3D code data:

>> begin

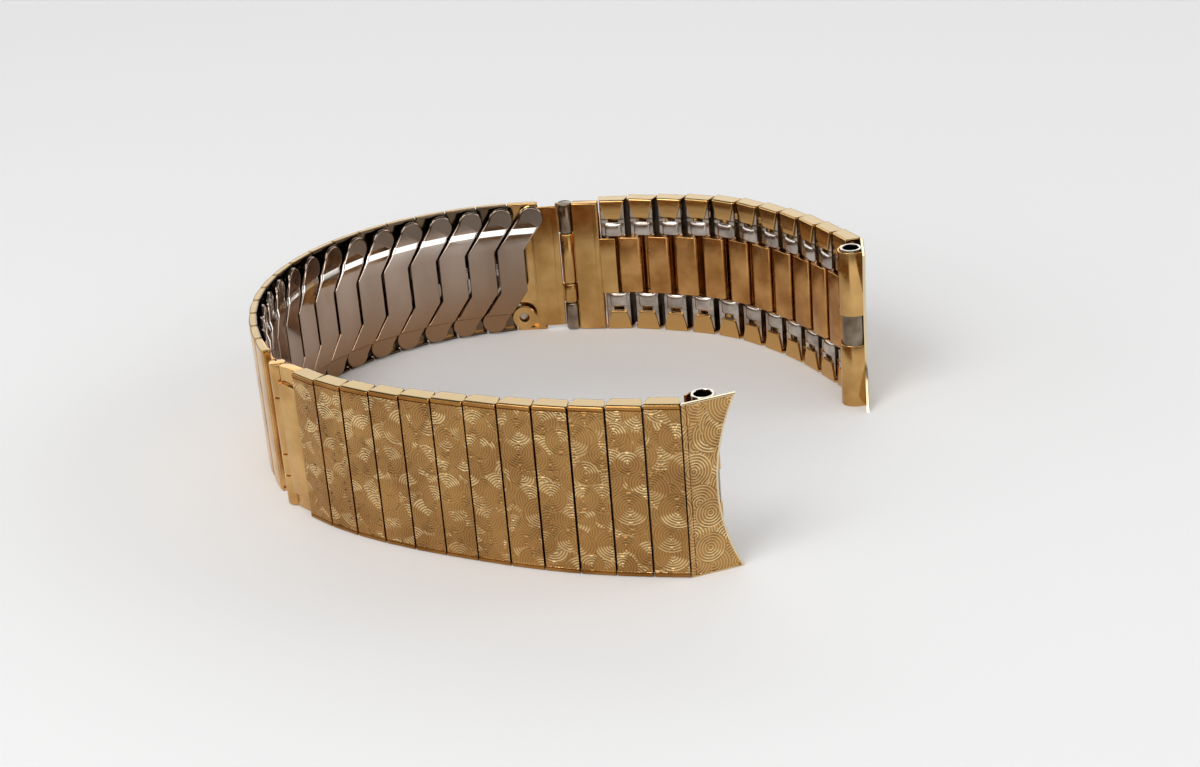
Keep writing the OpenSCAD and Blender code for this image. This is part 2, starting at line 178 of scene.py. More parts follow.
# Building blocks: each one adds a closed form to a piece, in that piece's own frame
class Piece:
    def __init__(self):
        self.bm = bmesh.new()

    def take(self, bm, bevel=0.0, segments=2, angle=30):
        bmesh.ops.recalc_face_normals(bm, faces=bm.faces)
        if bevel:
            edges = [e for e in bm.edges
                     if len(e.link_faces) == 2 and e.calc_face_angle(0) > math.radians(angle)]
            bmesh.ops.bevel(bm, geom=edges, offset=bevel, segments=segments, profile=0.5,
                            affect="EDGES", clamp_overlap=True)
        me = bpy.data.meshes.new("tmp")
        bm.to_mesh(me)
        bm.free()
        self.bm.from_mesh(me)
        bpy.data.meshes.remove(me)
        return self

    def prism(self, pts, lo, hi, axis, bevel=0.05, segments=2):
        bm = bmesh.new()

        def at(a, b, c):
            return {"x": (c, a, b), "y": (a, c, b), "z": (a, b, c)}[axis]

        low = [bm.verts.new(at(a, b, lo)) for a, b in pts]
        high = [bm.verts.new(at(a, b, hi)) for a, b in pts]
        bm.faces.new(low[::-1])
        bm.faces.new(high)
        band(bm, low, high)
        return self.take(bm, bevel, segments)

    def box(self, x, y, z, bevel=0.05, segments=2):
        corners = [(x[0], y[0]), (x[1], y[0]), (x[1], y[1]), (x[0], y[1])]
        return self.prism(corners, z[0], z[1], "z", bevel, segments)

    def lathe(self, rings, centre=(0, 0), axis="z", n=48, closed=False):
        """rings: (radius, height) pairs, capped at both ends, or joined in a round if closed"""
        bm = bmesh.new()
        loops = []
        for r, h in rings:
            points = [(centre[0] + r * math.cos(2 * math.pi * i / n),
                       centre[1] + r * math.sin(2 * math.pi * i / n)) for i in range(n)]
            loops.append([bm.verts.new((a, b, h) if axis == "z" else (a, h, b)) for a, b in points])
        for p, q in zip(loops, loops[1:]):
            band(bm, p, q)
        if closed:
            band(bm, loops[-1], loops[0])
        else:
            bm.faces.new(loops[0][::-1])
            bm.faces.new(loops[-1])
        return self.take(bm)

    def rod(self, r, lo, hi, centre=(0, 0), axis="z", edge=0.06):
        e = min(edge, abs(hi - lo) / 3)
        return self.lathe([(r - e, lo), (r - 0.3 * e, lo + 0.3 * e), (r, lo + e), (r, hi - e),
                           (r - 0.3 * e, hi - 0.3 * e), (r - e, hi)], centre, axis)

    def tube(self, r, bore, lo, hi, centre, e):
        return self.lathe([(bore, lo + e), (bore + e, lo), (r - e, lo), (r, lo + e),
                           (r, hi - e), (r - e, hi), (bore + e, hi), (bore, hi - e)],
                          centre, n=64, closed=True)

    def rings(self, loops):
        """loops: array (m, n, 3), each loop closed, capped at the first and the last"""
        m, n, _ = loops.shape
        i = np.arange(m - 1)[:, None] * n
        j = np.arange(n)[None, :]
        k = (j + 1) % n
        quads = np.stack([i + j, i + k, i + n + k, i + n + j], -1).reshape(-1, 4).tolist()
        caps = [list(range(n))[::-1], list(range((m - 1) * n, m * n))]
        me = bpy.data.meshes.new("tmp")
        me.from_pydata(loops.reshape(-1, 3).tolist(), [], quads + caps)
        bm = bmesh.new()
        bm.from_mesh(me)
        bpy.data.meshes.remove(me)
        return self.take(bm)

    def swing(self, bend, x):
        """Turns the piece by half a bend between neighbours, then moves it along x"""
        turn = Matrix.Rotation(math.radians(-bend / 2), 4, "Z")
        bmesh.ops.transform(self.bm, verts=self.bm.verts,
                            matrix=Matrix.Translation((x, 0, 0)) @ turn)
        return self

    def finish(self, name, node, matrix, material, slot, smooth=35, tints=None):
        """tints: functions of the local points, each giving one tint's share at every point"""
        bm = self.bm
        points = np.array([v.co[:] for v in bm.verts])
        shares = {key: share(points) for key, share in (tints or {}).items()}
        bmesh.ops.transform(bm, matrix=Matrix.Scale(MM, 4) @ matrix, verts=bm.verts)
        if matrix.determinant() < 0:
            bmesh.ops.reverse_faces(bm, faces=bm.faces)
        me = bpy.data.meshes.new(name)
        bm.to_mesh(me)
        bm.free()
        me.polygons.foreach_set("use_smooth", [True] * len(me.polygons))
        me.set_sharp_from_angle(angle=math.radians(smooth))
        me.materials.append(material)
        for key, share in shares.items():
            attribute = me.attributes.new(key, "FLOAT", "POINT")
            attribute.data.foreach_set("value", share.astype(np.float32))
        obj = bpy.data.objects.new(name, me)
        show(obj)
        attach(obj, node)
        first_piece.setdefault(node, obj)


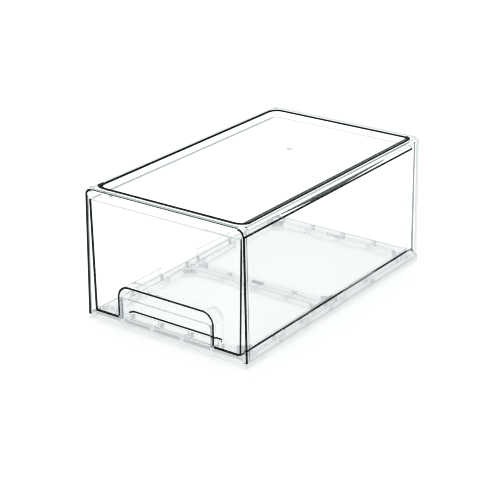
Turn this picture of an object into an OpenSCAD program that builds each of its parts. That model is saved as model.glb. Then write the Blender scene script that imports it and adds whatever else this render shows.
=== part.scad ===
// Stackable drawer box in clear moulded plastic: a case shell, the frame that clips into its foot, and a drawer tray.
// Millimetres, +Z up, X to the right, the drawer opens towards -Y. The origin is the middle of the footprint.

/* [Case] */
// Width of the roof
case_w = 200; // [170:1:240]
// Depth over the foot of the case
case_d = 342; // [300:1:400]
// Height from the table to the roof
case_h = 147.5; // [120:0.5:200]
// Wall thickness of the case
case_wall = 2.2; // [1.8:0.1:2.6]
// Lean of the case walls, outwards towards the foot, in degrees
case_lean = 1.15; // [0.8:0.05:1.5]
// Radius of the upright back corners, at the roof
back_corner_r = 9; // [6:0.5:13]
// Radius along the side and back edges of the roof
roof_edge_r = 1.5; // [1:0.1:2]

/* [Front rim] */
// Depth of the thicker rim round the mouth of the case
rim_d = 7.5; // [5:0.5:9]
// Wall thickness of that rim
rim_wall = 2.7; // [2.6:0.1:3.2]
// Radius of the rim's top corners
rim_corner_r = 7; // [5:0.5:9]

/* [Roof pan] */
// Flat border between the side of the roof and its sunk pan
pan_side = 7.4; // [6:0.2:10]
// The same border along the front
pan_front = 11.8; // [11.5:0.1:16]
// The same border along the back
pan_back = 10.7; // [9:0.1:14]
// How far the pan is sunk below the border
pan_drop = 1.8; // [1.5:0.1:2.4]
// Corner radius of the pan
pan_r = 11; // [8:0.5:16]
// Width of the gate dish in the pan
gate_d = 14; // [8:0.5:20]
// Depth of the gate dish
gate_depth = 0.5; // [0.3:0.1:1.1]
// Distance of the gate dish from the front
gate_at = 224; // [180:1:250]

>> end

PROBLEM TO WORK ON
Reproduce the material above exactly; please quote every line of it.

TASK RESULT
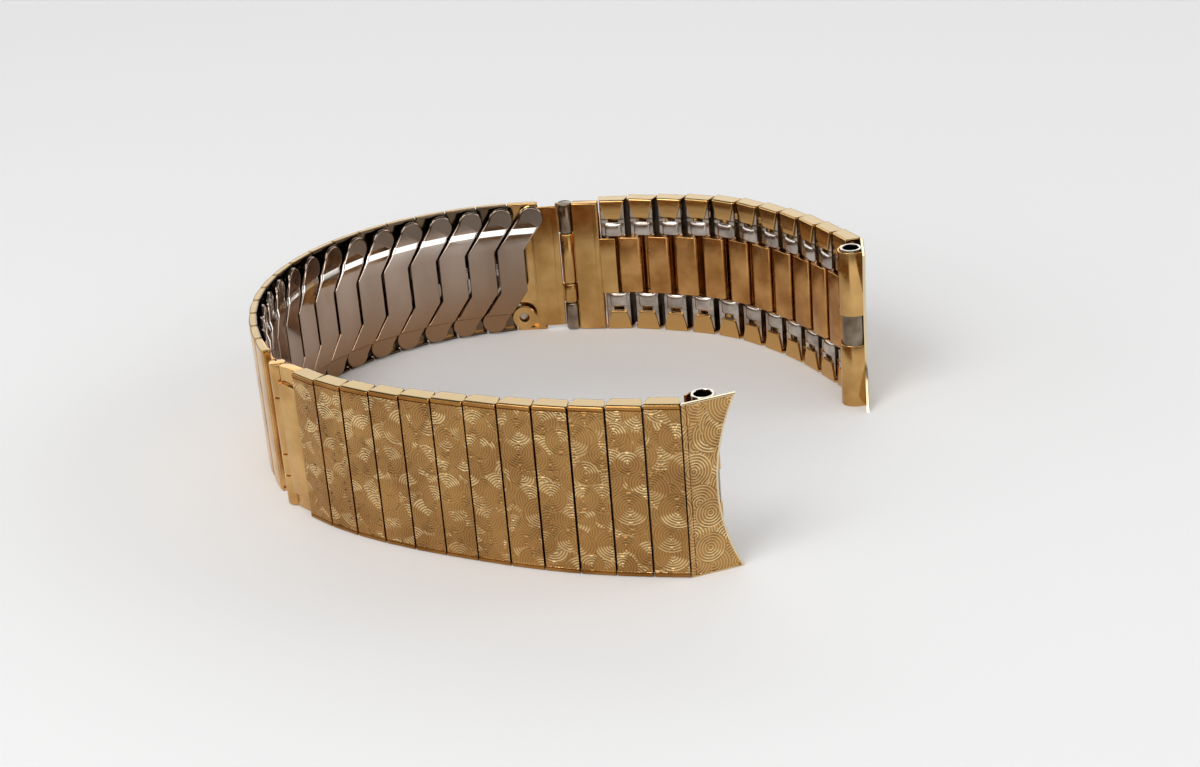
Keep writing the OpenSCAD and Blender code for this image. This is part 2, starting at line 178 of scene.py. More parts follow.
# Building blocks: each one adds a closed form to a piece, in that piece's own frame
class Piece:
    def __init__(self):
        self.bm = bmesh.new()

    def take(self, bm, bevel=0.0, segments=2, angle=30):
        bmesh.ops.recalc_face_normals(bm, faces=bm.faces)
        if bevel:
            edges = [e for e in bm.edges
                     if len(e.link_faces) == 2 and e.calc_face_angle(0) > math.radians(angle)]
            bmesh.ops.bevel(bm, geom=edges, offset=bevel, segments=segments, profile=0.5,
                            affect="EDGES", clamp_overlap=True)
        me = bpy.data.meshes.new("tmp")
        bm.to_mesh(me)
        bm.free()
        self.bm.from_mesh(me)
        bpy.data.meshes.remove(me)
        return self

    def prism(self, pts, lo, hi, axis, bevel=0.05, segments=2):
        bm = bmesh.new()

        def at(a, b, c):
            return {"x": (c, a, b), "y": (a, c, b), "z": (a, b, c)}[axis]

        low = [bm.verts.new(at(a, b, lo)) for a, b in pts]
        high = [bm.verts.new(at(a, b, hi)) for a, b in pts]
        bm.faces.new(low[::-1])
        bm.faces.new(high)
        band(bm, low, high)
        return self.take(bm, bevel, segments)

    def box(self, x, y, z, bevel=0.05, segments=2):
        corners = [(x[0], y[0]), (x[1], y[0]), (x[1], y[1]), (x[0], y[1])]
        return self.prism(corners, z[0], z[1], "z", bevel, segments)

    def lathe(self, rings, centre=(0, 0), axis="z", n=48, closed=False):
        """rings: (radius, height) pairs, capped at both ends, or joined in a round if closed"""
        bm = bmesh.new()
        loops = []
        for r, h in rings:
            points = [(centre[0] + r * math.cos(2 * math.pi * i / n),
                       centre[1] + r * math.sin(2 * math.pi * i / n)) for i in range(n)]
            loops.append([bm.verts.new((a, b, h) if axis == "z" else (a, h, b)) for a, b in points])
        for p, q in zip(loops, loops[1:]):
            band(bm, p, q)
        if closed:
            band(bm, loops[-1], loops[0])
        else:
            bm.faces.new(loops[0][::-1])
            bm.faces.new(loops[-1])
        return self.take(bm)

    def rod(self, r, lo, hi, centre=(0, 0), axis="z", edge=0.06):
        e = min(edge, abs(hi - lo) / 3)
        return self.lathe([(r - e, lo), (r - 0.3 * e, lo + 0.3 * e), (r, lo + e), (r, hi - e),
                           (r - 0.3 * e, hi - 0.3 * e), (r - e, hi)], centre, axis)

    def tube(self, r, bore, lo, hi, centre, e):
        return self.lathe([(bore, lo + e), (bore + e, lo), (r - e, lo), (r, lo + e),
                           (r, hi - e), (r - e, hi), (bore + e, hi), (bore, hi - e)],
                          centre, n=64, closed=True)

    def rings(self, loops):
        """loops: array (m, n, 3), each loop closed, capped at the first and the last"""
        m, n, _ = loops.shape
        i = np.arange(m - 1)[:, None] * n
        j = np.arange(n)[None, :]
        k = (j + 1) % n
        quads = np.stack([i + j, i + k, i + n + k, i + n + j], -1).reshape(-1, 4).tolist()
        caps = [list(range(n))[::-1], list(range((m - 1) * n, m * n))]
        me = bpy.data.meshes.new("tmp")
        me.from_pydata(loops.reshape(-1, 3).tolist(), [], quads + caps)
        bm = bmesh.new()
        bm.from_mesh(me)
        bpy.data.meshes.remove(me)
        return self.take(bm)

    def swing(self, bend, x):
        """Turns the piece by half a bend between neighbours, then moves it along x"""
        turn = Matrix.Rotation(math.radians(-bend / 2), 4, "Z")
        bmesh.ops.transform(self.bm, verts=self.bm.verts,
                            matrix=Matrix.Translation((x, 0, 0)) @ turn)
        return self

    def finish(self, name, node, matrix, material, slot, smooth=35, tints=None):
        """tints: functions of the local points, each giving one tint's share at every point"""
        bm = self.bm
        points = np.array([v.co[:] for v in bm.verts])
        shares = {key: share(points) for key, share in (tints or {}).items()}
        bmesh.ops.transform(bm, matrix=Matrix.Scale(MM, 4) @ matrix, verts=bm.verts)
        if matrix.determinant() < 0:
            bmesh.ops.reverse_faces(bm, faces=bm.faces)
        me = bpy.data.meshes.new(name)
        bm.to_mesh(me)
        bm.free()
        me.polygons.foreach_set("use_smooth", [True] * len(me.polygons))
        me.set_sharp_from_angle(angle=math.radians(smooth))
        me.materials.append(material)
        for key, share in shares.items():
            attribute = me.attributes.new(key, "FLOAT", "POINT")
            attribute.data.foreach_set("value", share.astype(np.float32))
        obj = bpy.data.objects.new(name, me)
        show(obj)
        attach(obj, node)
        first_piece.setdefault(node, obj)


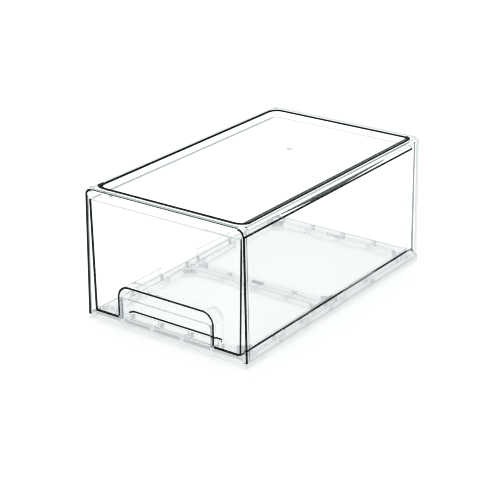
Turn this picture of an object into an OpenSCAD program that builds each of its parts. That model is saved as model.glb. Then write the Blender scene script that imports it and adds whatever else this render shows.
=== part.scad ===
// Stackable drawer box in clear moulded plastic: a case shell, the frame that clips into its foot, and a drawer tray.
// Millimetres, +Z up, X to the right, the drawer opens towards -Y. The origin is the middle of the footprint.

/* [Case] */
// Width of the roof
case_w = 200; // [170:1:240]
// Depth over the foot of the case
case_d = 342; // [300:1:400]
// Height from the table to the roof
case_h = 147.5; // [120:0.5:200]
// Wall thickness of the case
case_wall = 2.2; // [1.8:0.1:2.6]
// Lean of the case walls, outwards towards the foot, in degrees
case_lean = 1.15; // [0.8:0.05:1.5]
// Radius of the upright back corners, at the roof
back_corner_r = 9; // [6:0.5:13]
// Radius along the side and back edges of the roof
roof_edge_r = 1.5; // [1:0.1:2]

/* [Front rim] */
// Depth of the thicker rim round the mouth of the case
rim_d = 7.5; // [5:0.5:9]
// Wall thickness of that rim
rim_wall = 2.7; // [2.6:0.1:3.2]
// Radius of the rim's top corners
rim_corner_r = 7; // [5:0.5:9]

/* [Roof pan] */
// Flat border between the side of the roof and its sunk pan
pan_side = 7.4; // [6:0.2:10]
// The same border along the front
pan_front = 11.8; // [11.5:0.1:16]
// The same border along the back
pan_back = 10.7; // [9:0.1:14]
// How far the pan is sunk below the border
pan_drop = 1.8; // [1.5:0.1:2.4]
// Corner radius of the pan
pan_r = 11; // [8:0.5:16]
// Width of the gate dish in the pan
gate_d = 14; // [8:0.5:20]
// Depth of the gate dish
gate_depth = 0.5; // [0.3:0.1:1.1]
// Distance of the gate dish from the front
gate_at = 224; // [180:1:250]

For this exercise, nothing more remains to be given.